(Part of a data file)
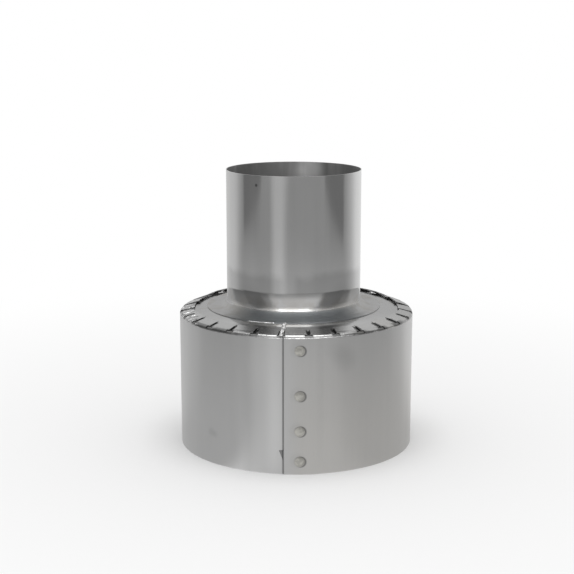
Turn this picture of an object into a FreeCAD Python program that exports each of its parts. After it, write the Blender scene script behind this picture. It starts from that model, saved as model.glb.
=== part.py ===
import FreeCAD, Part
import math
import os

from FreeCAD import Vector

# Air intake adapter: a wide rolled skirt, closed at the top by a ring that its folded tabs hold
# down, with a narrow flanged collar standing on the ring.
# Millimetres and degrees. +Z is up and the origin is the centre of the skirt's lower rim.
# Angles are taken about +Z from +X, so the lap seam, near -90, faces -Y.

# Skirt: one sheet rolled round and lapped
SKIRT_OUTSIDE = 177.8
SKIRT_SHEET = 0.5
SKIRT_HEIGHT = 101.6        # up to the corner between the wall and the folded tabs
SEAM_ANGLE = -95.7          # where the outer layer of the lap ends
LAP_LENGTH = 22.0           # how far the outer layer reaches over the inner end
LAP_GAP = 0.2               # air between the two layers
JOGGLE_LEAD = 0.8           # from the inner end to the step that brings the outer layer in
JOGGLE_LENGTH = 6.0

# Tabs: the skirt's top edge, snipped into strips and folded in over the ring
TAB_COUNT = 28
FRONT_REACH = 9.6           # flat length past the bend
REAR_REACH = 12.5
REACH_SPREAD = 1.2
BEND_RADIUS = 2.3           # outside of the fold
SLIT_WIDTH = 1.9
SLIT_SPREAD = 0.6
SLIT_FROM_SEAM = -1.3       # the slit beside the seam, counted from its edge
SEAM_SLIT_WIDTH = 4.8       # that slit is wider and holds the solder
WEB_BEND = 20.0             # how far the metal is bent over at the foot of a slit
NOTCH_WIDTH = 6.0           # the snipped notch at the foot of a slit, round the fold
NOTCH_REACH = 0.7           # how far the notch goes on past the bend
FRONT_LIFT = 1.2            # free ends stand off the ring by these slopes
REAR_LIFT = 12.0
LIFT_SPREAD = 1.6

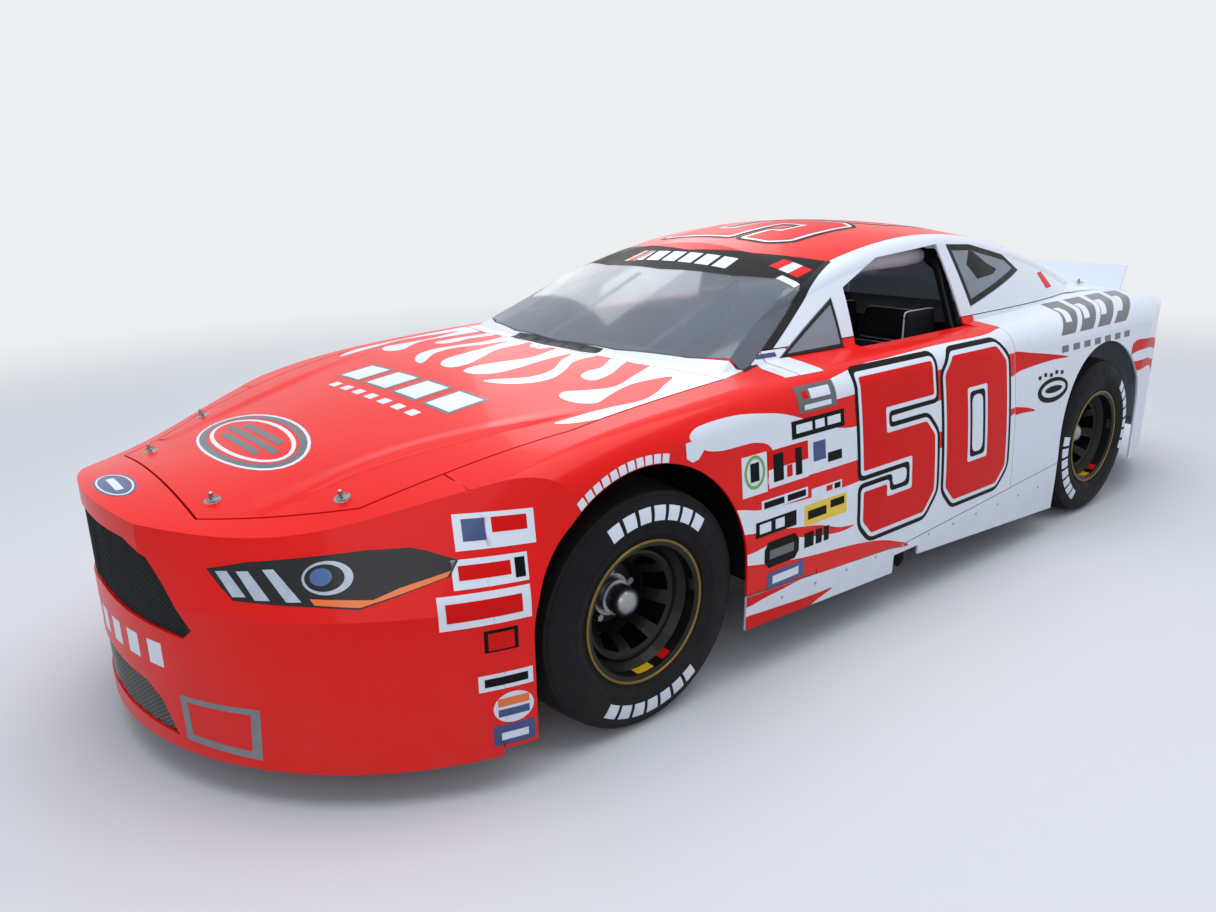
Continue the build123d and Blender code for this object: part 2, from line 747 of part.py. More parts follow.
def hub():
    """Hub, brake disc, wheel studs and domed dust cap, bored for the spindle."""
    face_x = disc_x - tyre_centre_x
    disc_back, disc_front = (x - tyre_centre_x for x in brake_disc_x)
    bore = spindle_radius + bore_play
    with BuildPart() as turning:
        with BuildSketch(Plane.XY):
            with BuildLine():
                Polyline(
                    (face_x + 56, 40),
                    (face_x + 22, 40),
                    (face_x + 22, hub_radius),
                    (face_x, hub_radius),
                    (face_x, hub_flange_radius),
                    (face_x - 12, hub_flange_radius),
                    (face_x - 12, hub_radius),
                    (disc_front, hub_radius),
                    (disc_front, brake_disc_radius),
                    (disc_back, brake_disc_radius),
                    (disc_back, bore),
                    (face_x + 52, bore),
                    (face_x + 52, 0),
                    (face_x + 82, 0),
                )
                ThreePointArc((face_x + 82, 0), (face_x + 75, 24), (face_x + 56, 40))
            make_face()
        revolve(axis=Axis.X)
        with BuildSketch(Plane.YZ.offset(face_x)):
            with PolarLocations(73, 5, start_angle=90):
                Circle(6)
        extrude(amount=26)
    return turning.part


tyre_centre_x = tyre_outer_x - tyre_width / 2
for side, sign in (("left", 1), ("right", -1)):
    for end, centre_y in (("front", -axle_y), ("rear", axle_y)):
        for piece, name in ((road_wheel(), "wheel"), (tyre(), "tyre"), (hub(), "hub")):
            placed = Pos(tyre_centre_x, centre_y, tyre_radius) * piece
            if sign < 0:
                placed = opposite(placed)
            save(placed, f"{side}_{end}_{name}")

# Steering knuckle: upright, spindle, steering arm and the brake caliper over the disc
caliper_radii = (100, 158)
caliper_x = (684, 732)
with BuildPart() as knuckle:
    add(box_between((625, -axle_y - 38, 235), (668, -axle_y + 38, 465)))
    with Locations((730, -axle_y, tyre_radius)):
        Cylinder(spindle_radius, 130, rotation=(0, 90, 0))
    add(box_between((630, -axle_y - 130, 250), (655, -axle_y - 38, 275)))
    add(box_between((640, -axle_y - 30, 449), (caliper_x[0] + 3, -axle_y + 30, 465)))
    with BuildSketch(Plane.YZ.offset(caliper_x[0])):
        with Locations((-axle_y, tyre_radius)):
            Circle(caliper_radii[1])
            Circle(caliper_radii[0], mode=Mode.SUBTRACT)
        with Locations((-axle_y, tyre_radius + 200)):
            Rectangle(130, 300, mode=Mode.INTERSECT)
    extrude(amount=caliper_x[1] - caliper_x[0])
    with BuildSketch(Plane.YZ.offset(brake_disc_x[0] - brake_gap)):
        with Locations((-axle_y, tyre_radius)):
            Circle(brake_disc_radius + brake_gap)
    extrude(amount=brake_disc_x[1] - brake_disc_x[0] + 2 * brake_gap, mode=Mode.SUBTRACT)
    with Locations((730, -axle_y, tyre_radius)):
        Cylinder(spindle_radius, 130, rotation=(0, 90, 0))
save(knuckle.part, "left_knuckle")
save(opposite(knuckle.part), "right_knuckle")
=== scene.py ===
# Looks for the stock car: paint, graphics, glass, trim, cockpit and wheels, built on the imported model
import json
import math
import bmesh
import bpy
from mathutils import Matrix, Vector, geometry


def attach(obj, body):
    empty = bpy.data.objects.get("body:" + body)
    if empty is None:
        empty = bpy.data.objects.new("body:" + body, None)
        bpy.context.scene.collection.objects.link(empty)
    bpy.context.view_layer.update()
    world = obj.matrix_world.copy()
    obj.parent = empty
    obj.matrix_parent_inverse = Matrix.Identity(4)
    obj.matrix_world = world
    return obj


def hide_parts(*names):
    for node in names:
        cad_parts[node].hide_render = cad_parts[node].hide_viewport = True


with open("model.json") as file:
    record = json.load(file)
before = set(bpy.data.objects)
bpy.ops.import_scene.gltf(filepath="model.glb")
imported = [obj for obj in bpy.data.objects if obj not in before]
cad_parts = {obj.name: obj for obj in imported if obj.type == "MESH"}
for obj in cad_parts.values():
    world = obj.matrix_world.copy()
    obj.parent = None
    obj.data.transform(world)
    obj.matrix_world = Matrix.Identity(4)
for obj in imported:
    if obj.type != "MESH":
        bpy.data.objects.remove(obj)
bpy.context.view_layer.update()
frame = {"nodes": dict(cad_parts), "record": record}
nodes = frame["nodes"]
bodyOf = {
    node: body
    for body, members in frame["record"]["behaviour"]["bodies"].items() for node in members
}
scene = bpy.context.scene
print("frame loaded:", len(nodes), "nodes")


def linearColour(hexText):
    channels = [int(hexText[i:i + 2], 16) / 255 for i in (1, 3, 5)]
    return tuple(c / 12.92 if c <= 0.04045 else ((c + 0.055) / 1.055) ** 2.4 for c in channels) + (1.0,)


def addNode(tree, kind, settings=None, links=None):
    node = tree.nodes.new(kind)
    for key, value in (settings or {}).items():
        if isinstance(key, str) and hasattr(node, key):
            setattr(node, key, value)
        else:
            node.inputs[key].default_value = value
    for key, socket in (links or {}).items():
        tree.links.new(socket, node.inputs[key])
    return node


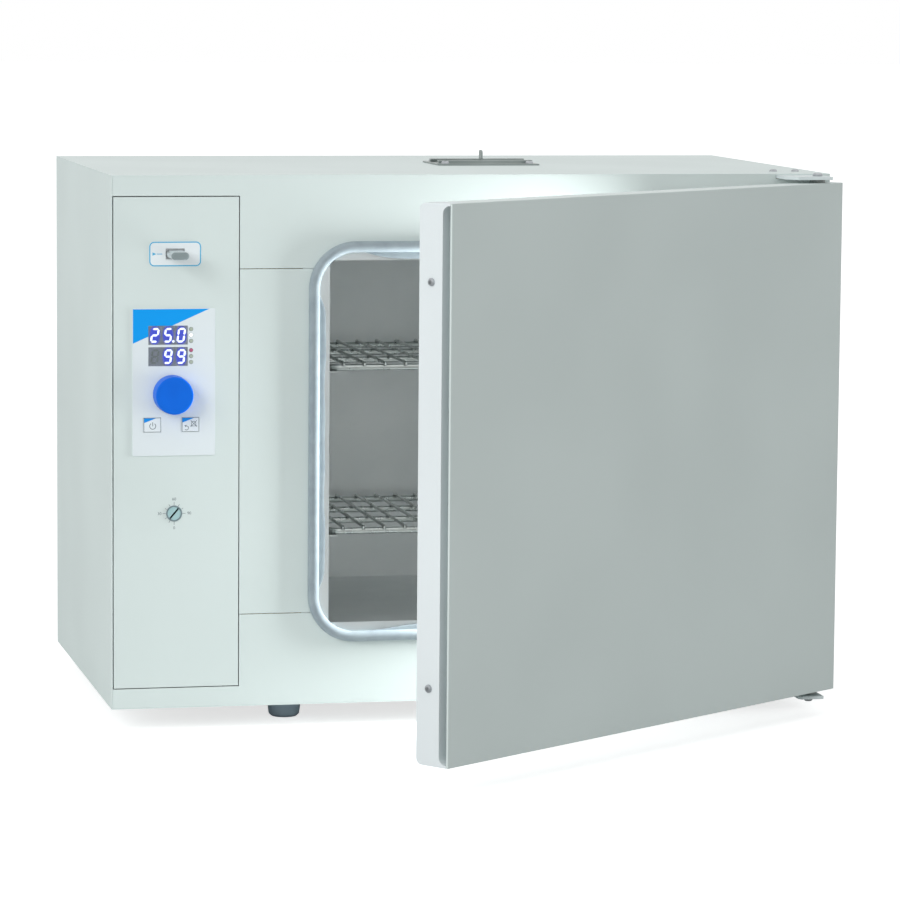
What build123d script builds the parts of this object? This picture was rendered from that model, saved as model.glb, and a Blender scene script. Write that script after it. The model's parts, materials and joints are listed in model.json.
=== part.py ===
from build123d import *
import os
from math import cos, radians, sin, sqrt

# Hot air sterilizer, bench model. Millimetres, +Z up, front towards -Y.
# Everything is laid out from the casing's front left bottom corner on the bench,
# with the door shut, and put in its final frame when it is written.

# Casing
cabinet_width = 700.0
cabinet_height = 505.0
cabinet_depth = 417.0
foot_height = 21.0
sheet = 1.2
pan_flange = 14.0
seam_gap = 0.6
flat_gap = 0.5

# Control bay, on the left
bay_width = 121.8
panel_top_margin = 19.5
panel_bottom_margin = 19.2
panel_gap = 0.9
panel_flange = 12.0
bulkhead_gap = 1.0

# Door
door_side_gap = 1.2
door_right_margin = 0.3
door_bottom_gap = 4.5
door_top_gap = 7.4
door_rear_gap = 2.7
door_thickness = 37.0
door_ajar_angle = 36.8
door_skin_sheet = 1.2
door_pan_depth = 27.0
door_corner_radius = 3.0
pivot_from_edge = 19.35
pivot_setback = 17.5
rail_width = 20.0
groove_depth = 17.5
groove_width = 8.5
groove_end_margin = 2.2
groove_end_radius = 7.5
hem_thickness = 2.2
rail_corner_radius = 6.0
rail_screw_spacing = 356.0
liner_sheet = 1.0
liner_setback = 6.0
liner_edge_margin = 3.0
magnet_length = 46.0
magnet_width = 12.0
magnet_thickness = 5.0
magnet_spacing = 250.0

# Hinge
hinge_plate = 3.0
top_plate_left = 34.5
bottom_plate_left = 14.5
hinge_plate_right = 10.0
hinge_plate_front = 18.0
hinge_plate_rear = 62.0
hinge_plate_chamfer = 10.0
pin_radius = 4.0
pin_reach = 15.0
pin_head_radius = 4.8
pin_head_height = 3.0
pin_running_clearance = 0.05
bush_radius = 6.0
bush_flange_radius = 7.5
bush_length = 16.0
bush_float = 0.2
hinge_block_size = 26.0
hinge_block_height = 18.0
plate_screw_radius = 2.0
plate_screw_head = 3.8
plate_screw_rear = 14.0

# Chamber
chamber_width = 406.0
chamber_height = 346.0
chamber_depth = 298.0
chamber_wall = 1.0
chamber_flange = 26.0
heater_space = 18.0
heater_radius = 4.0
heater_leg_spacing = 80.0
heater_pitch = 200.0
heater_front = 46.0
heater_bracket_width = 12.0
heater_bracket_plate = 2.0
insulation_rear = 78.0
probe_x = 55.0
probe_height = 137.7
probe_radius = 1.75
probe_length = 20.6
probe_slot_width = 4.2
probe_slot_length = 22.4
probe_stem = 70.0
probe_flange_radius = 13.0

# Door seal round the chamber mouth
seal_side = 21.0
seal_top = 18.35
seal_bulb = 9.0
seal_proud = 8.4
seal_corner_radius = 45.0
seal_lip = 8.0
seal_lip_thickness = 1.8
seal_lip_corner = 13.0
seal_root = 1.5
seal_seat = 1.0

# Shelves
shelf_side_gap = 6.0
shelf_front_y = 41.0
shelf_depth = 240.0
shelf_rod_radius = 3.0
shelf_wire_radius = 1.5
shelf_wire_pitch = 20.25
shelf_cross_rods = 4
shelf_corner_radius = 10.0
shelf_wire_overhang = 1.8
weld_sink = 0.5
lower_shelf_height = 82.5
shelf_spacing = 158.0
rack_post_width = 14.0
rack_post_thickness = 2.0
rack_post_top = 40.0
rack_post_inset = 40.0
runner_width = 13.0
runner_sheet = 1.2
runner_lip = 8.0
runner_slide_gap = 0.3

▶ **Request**
Retype only this portion of the data above: the line containing "extrude(amount=brake_disc_x[1] - brake_disc_x[0]", the line containing "if empty is", and all lines between them, exactly.

▶ **Exercise response**
    extrude(amount=brake_disc_x[1] - brake_disc_x[0] + 2 * brake_gap, mode=Mode.SUBTRACT)
    with Locations((730, -axle_y, tyre_radius)):
        Cylinder(spindle_radius, 130, rotation=(0, 90, 0))
save(knuckle.part, "left_knuckle")
save(opposite(knuckle.part), "right_knuckle")
=== scene.py ===
# Looks for the stock car: paint, graphics, glass, trim, cockpit and wheels, built on the imported model
import json
import math
import bmesh
import bpy
from mathutils import Matrix, Vector, geometry


def attach(obj, body):
    empty = bpy.data.objects.get("body:" + body)
    if empty is None:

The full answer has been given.